_DIRECTIONS_
Can all of these lines be returned exactly?

(Stored items from a collection)
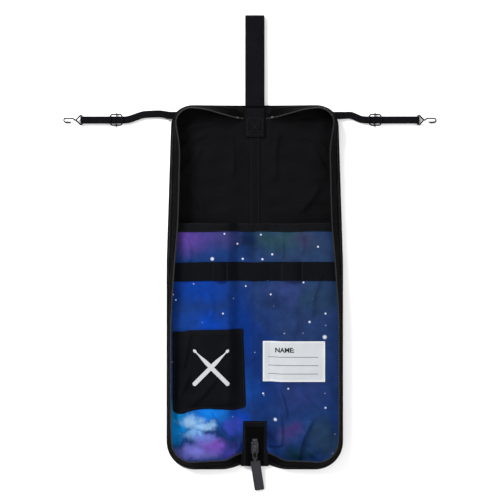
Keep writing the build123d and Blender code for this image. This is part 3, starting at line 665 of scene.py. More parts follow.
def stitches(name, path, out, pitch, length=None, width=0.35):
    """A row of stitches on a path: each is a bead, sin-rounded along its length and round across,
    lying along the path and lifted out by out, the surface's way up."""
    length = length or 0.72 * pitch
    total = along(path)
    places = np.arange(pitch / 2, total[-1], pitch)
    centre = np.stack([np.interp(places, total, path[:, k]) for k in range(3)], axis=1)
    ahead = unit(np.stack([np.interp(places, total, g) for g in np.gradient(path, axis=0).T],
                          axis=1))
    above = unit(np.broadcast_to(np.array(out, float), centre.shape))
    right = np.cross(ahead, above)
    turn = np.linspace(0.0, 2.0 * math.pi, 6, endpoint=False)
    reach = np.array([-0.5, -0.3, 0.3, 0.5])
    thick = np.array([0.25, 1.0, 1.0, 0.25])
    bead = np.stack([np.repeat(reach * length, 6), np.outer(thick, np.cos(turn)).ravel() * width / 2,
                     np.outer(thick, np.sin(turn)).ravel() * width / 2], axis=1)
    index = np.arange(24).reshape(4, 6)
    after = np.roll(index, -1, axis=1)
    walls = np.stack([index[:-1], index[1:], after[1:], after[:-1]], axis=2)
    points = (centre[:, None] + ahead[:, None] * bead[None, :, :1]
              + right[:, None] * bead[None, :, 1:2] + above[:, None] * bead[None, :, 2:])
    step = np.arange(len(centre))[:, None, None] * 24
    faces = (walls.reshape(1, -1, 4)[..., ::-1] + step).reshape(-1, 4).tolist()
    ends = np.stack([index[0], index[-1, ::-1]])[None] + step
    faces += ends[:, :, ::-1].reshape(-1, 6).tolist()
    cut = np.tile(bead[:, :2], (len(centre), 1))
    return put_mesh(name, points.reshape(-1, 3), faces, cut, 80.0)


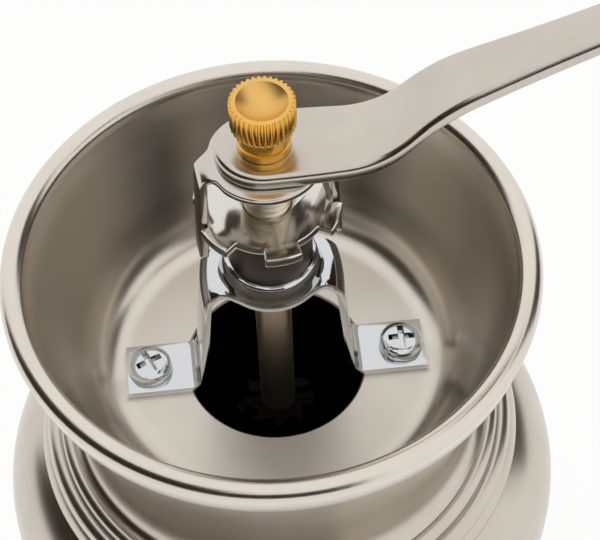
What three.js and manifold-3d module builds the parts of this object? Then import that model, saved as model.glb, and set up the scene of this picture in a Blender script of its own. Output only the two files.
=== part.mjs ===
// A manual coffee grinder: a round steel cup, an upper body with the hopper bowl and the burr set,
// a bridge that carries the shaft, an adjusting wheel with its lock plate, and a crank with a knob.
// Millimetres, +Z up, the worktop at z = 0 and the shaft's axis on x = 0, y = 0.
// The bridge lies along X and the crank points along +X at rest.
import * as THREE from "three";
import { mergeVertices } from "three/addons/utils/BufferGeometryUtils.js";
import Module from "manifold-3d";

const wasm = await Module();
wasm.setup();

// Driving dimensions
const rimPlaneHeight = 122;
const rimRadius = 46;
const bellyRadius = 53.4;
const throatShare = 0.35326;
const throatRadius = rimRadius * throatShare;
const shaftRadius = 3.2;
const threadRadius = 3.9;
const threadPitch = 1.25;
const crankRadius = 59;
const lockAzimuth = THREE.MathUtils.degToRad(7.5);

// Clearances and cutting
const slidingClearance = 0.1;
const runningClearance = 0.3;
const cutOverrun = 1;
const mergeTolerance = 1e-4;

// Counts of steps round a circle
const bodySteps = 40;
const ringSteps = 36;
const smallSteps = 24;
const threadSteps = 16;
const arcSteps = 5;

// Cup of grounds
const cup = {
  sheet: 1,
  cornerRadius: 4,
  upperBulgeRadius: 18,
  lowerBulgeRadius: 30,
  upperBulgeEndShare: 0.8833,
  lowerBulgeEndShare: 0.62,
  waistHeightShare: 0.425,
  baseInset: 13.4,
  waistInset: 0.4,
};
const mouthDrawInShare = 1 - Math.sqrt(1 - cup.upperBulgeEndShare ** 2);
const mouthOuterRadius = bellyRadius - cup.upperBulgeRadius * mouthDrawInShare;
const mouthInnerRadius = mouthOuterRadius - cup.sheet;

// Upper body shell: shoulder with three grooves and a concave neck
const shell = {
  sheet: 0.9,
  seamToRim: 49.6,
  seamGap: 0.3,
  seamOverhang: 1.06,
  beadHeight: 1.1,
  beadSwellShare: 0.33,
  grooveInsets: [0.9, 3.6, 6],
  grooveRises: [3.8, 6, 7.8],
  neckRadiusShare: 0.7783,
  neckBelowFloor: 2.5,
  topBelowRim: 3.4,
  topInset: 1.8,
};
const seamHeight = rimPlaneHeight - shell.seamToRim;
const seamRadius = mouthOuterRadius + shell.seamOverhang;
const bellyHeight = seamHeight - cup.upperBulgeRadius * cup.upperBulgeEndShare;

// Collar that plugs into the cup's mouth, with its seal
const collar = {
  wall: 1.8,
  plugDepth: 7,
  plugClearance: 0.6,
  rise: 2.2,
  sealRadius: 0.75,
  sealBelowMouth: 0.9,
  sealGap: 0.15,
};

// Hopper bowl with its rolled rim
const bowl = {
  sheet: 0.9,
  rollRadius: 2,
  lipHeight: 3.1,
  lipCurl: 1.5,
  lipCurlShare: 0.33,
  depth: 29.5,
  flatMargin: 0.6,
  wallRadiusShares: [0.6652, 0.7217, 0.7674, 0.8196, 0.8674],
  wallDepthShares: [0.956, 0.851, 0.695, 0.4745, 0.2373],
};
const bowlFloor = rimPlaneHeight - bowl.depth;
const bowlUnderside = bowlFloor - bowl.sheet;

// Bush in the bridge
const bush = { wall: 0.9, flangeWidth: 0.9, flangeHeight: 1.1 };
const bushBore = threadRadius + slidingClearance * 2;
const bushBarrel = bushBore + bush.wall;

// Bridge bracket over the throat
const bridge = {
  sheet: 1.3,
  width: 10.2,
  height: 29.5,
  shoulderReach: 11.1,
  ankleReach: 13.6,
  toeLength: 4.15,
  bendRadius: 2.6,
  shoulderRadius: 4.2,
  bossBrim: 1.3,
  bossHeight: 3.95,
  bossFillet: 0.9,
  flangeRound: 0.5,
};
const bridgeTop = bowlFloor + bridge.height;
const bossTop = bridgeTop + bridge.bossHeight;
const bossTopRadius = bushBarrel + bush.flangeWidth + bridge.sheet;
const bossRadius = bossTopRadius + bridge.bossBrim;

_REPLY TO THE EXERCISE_
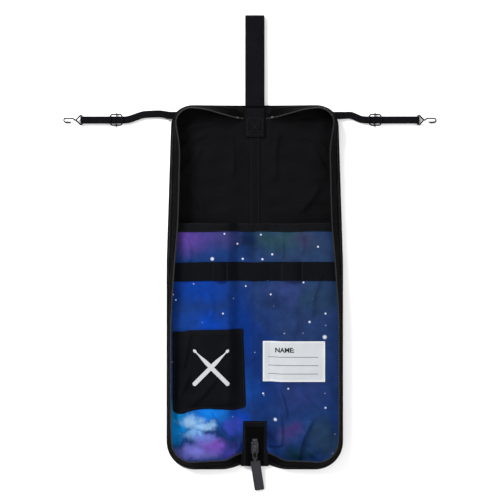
Keep writing the build123d and Blender code for this image. This is part 3, starting at line 665 of scene.py. More parts follow.
def stitches(name, path, out, pitch, length=None, width=0.35):
    """A row of stitches on a path: each is a bead, sin-rounded along its length and round across,
    lying along the path and lifted out by out, the surface's way up."""
    length = length or 0.72 * pitch
    total = along(path)
    places = np.arange(pitch / 2, total[-1], pitch)
    centre = np.stack([np.interp(places, total, path[:, k]) for k in range(3)], axis=1)
    ahead = unit(np.stack([np.interp(places, total, g) for g in np.gradient(path, axis=0).T],
                          axis=1))
    above = unit(np.broadcast_to(np.array(out, float), centre.shape))
    right = np.cross(ahead, above)
    turn = np.linspace(0.0, 2.0 * math.pi, 6, endpoint=False)
    reach = np.array([-0.5, -0.3, 0.3, 0.5])
    thick = np.array([0.25, 1.0, 1.0, 0.25])
    bead = np.stack([np.repeat(reach * length, 6), np.outer(thick, np.cos(turn)).ravel() * width / 2,
                     np.outer(thick, np.sin(turn)).ravel() * width / 2], axis=1)
    index = np.arange(24).reshape(4, 6)
    after = np.roll(index, -1, axis=1)
    walls = np.stack([index[:-1], index[1:], after[1:], after[:-1]], axis=2)
    points = (centre[:, None] + ahead[:, None] * bead[None, :, :1]
              + right[:, None] * bead[None, :, 1:2] + above[:, None] * bead[None, :, 2:])
    step = np.arange(len(centre))[:, None, None] * 24
    faces = (walls.reshape(1, -1, 4)[..., ::-1] + step).reshape(-1, 4).tolist()
    ends = np.stack([index[0], index[-1, ::-1]])[None] + step
    faces += ends[:, :, ::-1].reshape(-1, 6).tolist()
    cut = np.tile(bead[:, :2], (len(centre), 1))
    return put_mesh(name, points.reshape(-1, 3), faces, cut, 80.0)


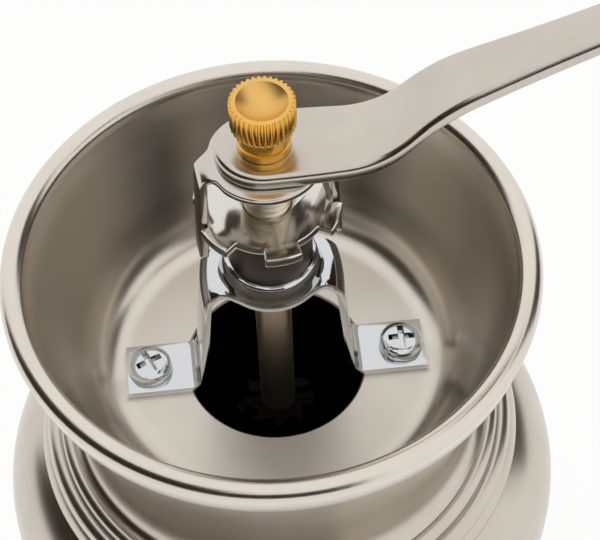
What three.js and manifold-3d module builds the parts of this object? Then import that model, saved as model.glb, and set up the scene of this picture in a Blender script of its own. Output only the two files.
=== part.mjs ===
// A manual coffee grinder: a round steel cup, an upper body with the hopper bowl and the burr set,
// a bridge that carries the shaft, an adjusting wheel with its lock plate, and a crank with a knob.
// Millimetres, +Z up, the worktop at z = 0 and the shaft's axis on x = 0, y = 0.
// The bridge lies along X and the crank points along +X at rest.
import * as THREE from "three";
import { mergeVertices } from "three/addons/utils/BufferGeometryUtils.js";
import Module from "manifold-3d";

const wasm = await Module();
wasm.setup();

// Driving dimensions
const rimPlaneHeight = 122;
const rimRadius = 46;
const bellyRadius = 53.4;
const throatShare = 0.35326;
const throatRadius = rimRadius * throatShare;
const shaftRadius = 3.2;
const threadRadius = 3.9;
const threadPitch = 1.25;
const crankRadius = 59;
const lockAzimuth = THREE.MathUtils.degToRad(7.5);

// Clearances and cutting
const slidingClearance = 0.1;
const runningClearance = 0.3;
const cutOverrun = 1;
const mergeTolerance = 1e-4;

// Counts of steps round a circle
const bodySteps = 40;
const ringSteps = 36;
const smallSteps = 24;
const threadSteps = 16;
const arcSteps = 5;

// Cup of grounds
const cup = {
  sheet: 1,
  cornerRadius: 4,
  upperBulgeRadius: 18,
  lowerBulgeRadius: 30,
  upperBulgeEndShare: 0.8833,
  lowerBulgeEndShare: 0.62,
  waistHeightShare: 0.425,
  baseInset: 13.4,
  waistInset: 0.4,
};
const mouthDrawInShare = 1 - Math.sqrt(1 - cup.upperBulgeEndShare ** 2);
const mouthOuterRadius = bellyRadius - cup.upperBulgeRadius * mouthDrawInShare;
const mouthInnerRadius = mouthOuterRadius - cup.sheet;

// Upper body shell: shoulder with three grooves and a concave neck
const shell = {
  sheet: 0.9,
  seamToRim: 49.6,
  seamGap: 0.3,
  seamOverhang: 1.06,
  beadHeight: 1.1,
  beadSwellShare: 0.33,
  grooveInsets: [0.9, 3.6, 6],
  grooveRises: [3.8, 6, 7.8],
  neckRadiusShare: 0.7783,
  neckBelowFloor: 2.5,
  topBelowRim: 3.4,
  topInset: 1.8,
};
const seamHeight = rimPlaneHeight - shell.seamToRim;
const seamRadius = mouthOuterRadius + shell.seamOverhang;
const bellyHeight = seamHeight - cup.upperBulgeRadius * cup.upperBulgeEndShare;

// Collar that plugs into the cup's mouth, with its seal
const collar = {
  wall: 1.8,
  plugDepth: 7,
  plugClearance: 0.6,
  rise: 2.2,
  sealRadius: 0.75,
  sealBelowMouth: 0.9,
  sealGap: 0.15,
};

// Hopper bowl with its rolled rim
const bowl = {
  sheet: 0.9,
  rollRadius: 2,
  lipHeight: 3.1,
  lipCurl: 1.5,
  lipCurlShare: 0.33,
  depth: 29.5,
  flatMargin: 0.6,
  wallRadiusShares: [0.6652, 0.7217, 0.7674, 0.8196, 0.8674],
  wallDepthShares: [0.956, 0.851, 0.695, 0.4745, 0.2373],
};
const bowlFloor = rimPlaneHeight - bowl.depth;
const bowlUnderside = bowlFloor - bowl.sheet;

// Bush in the bridge
const bush = { wall: 0.9, flangeWidth: 0.9, flangeHeight: 1.1 };
const bushBore = threadRadius + slidingClearance * 2;
const bushBarrel = bushBore + bush.wall;

// Bridge bracket over the throat
const bridge = {
  sheet: 1.3,
  width: 10.2,
  height: 29.5,
  shoulderReach: 11.1,
  ankleReach: 13.6,
  toeLength: 4.15,
  bendRadius: 2.6,
  shoulderRadius: 4.2,
  bossBrim: 1.3,
  bossHeight: 3.95,
  bossFillet: 0.9,
  flangeRound: 0.5,
};
const bridgeTop = bowlFloor + bridge.height;
const bossTop = bridgeTop + bridge.bossHeight;
const bossTopRadius = bushBarrel + bush.flangeWidth + bridge.sheet;
const bossRadius = bossTopRadius + bridge.bossBrim;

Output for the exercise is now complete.